Chris Pook, who started it all, remembers the days when his dream nearly became a nightmare. The scenario went something like this:

* There were 186 creditors who were owed $394,270, money the Grand Prix Assn. did not have.

"We restructured our debt by offering them 35 cents on the dollar, plus 20 cents of worthless stock at the time," Pook recalled. "All but three agreed to the deal. The three took us to small claims court and won. If the others hadn't agreed, we'd have had to file Chapter 11 bankruptcy and there'd have never been a race.

"Mike Brown, our biggest debtor--we owned him about $90,000 for grandstands--later joined our board of directors, and we still do business with about 60% of the group."

* During the debt negotiations, a citizens' group from Long Beach sued, claiming that city funds were being used to support the race. They sought an injunction to halt work, but Pook and the city demonstrated that such was not the case, and the injunction was not granted.

"We won the suit, but it took time and energy just when we didn't need another aggravation," Pook said.

* Two weeks before the race, with construction just beginning, the building trade union decided the workers should be unionized and threw up a picket line. Construction was halted until Pook convinced the union that starting the following year, the workers would be unionized.

"Later, we found out that union leaders thought we were bluffing, that we had plenty of funds, but when they came down and looked around, they learned how desperate we were," Pook said. "From then on, they have been very supportive and all our workers have belonged to the union ever since."

* Even though two races had been held, and the Coastal Commission had given its approval before the 1975 race, environmentalists opened a case. At issue was the placing of grandstands on the ocean side of Shoreline Drive.

"That might have been our scariest moment, even more than fighting off debtors," Pook said. "We had to go to San Francisco to face another battle with the commission. We won that one, 6-5. Just a shift of one vote could have shut us down."

* On Wednesday of race week, two days before cars were to start running, Pook picked up Formula One boss Bernie Eccelstone at LAX and told him that the LBGP didn't have the prize money. No money, no race, Eccelstone said.
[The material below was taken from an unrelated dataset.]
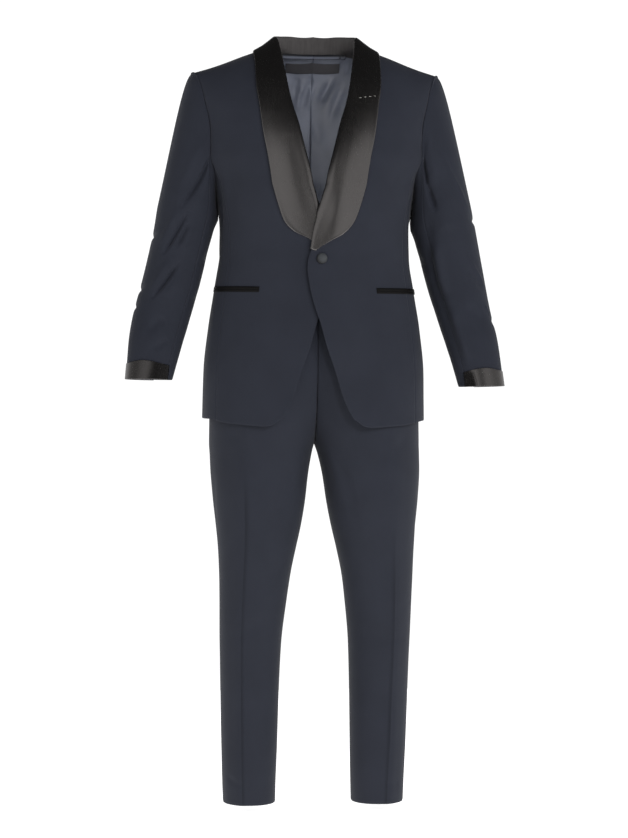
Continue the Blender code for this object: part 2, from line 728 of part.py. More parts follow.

"First National City Travelers Checks Citicorp had come aboard that year as the race sponsor, so I called [Citicorp President] Fred Stecher and told him our plight," Pook said. "He said he'd underwrite what we needed with a loan. We were desperate, the cars and drivers were already here, and the course was up."

* Thursday afternoon, Pook called a board meeting and asked every member to write a check for $14,000-$24,000 to cover the note guaranteed to First National.

"It was one of the longest days of my life," he said. "I was up most of Wednesday night, trying to figure out how we were going to repay the note, and still keep my board comfortable."

* At 1 a.m. Friday, Pook was told that the safety crews, who had been buttoning up the course all night, had begun to leave in exhaustion.

"I got out of bed and went down to Ocean Boulevard," he said. "Things were a mess. In the first two years, Ocean Boulevard had been closed so crews could do most of their work Wednesday night and Thursday, but this year we didn't get the street closed until 6 p.m. Thursday, which just wasn't enough time.

"The guys who were left were bone tired, and to top it off, someone had stolen half the U-bolts used to anchor the fencing to the poles. So there were no workmen, and no equipment. I called city officials and explained the situation and they began calling volunteers from different departments. Someone else found some U-bolts, so we could go to work.

"I was cinching up a fence at Ocean and Pine with another volunteer, when he suddenly looked at me and said, 'Aren't you the guy who's putting this whole thing on?' When I nodded yes, he yelled at four of his buddies who were standing there watching and told them to pitch in, that if the boss man was working, everyone ought to.

"The more city workers showed up, some just to see what was going on, the more the spirit of accomplishment took over and it was kind of like a house-building party. We finally finished the job about 7 a.m."